Uber non è un’applicazione per smartphone, ma un vero e proprio fornitore di servizi di trasporto. Lo ha stabilito la Corte di giustizia dell'Ue. In base alla sentenza, gli stati membri dovranno regolamentare come tale il servizio di messa in contatto con conducenti non professionisti fornito dalla piattaforma online; quest'ultima deve essere esclusa dall'applicazione della libera prestazione dei servizi nonché delle direttive Ue sui servizi e sul commercio elettronico.

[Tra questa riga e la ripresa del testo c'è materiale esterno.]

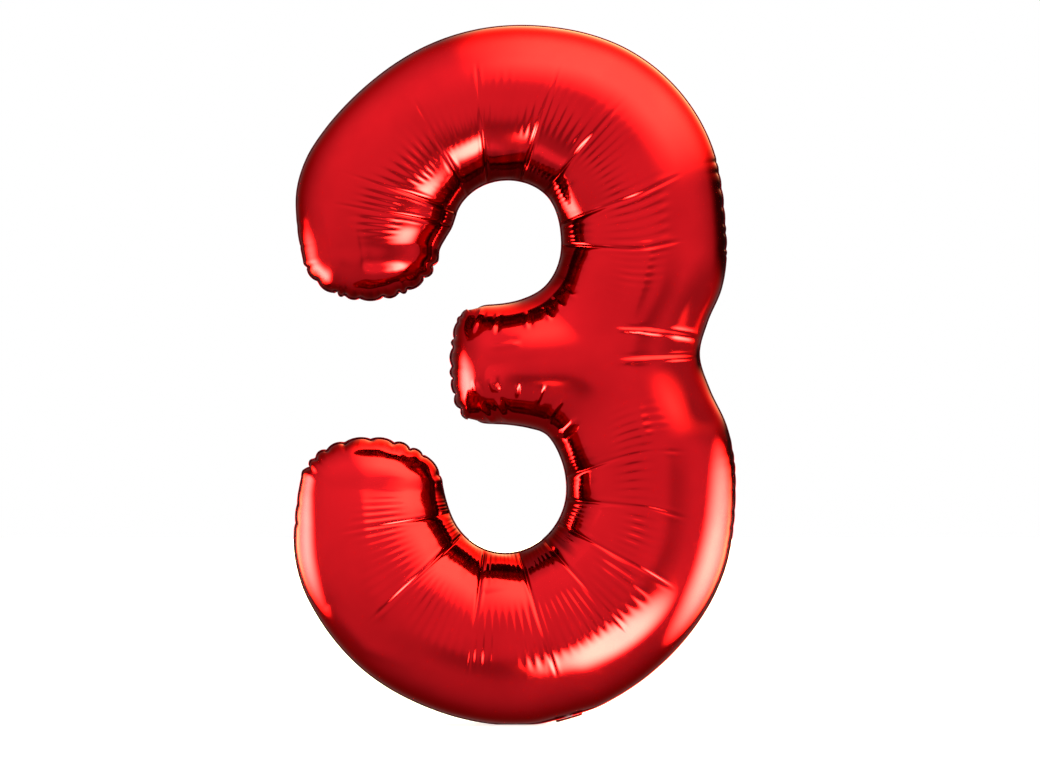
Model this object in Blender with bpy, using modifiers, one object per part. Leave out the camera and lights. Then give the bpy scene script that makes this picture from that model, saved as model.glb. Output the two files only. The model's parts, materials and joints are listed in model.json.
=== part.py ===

“Una decisione significativa, che premia l'impegno del sindacato europeo e della Cgil affinché in Europa vengano definiti diritti e tutele per i lavoratori delle piattaforme digitali”. Così Fausto Durante, responsabile delle politiche europee e internazionali della Cgil, commenta la sentenza della Corte di giustizia Ue. Per il dirigente sindacale “l'azienda deve agire nel quadro delle regole e delle condizioni che ciascuno degli Stati membri dell'Ue stabilisce per il settore dei trasporti. Tra i doveri, quindi, vi è anche quello di rispettare i diritti del lavoro”.

“Auspichiamo - prosegue Durante - che Uber, insieme ai sindacati dei Paesi in cui opera, definisca accordi per stabilire il giusto salario e le condizioni di lavoro dei suoi operatori”. “Inoltre - aggiunge - chiediamo che i principi del ‘Pilastro europeo dei diritti sociali’, approvato poco più di un mese fa nel vertice di Göteborg, siano incorporati nel quadro giuridico europeo, e che veda presto la luce la direttiva sui ‘Written Statement’ sulla forma scritta dei contratti di lavoro. Una direttiva che - conclude Durante - dovrà dare copertura e garanzie anche ai lavoratori delle piattaforme, ai parasubordinati e agli autonomi”.

La sentenza
Secondo i giudici di Lussemburgo, un servizio d'intermediazione come quello di Uber, che mette in contatto via app e dietro retribuzione conducenti non professionisti utilizzatori della propria auto con persone che desiderano effettuare uno spostamento, "deve essere considerato indissolubilmente legato a un servizio di trasporto e rientrante, pertanto, nella qualificazione di 'servizio nel settore dei trasporti'". Non si possono quindi applicare le norme che valgono per la libera prestazione dei servizi né per il commercio. E' quindi "compito degli stati membri disciplinare le condizioni di prestazione di siffatti servizi nel rispetto delle norme" Ue. La Corte dichiara, innanzitutto, che "il servizio fornito da Uber non è soltanto un servizio d'intermediazione", in quanto il fornitore "crea al contempo un'offerta di servizi di trasporto urbano". L'app di Uber, infatti, "è indispensabile sia per i conducenti sia per le persone che intendono effettuare uno spostamento", oltre al fatto che Uber esercita "un'influenza determinante sulle condizioni della prestazione dei conducenti". Lussemburgo conclude quindi che il servizio fornito da Uber "deve essere considerato parte integrante di un servizio complessivo in cui l'elemento principale è un servizio di trasporto" e non un servizio digitale. Di conseguenza non si applica in questo caso la direttiva Ue sul commercio elettronico e nemmeno la direttiva servizi nel mercato interno. Per lo stesso motivo Uber non rientra neppure nella libera prestazione dei servizi in generale, ma nella politica comune dei trasporti. E finora, ricorda la Corte, i servizi di trasporto non collettivi in area urbana cosi' come i servizi collegati quali Uber "non hanno portato all'adozione di norme comuni Ue sul fondamento di tale politica".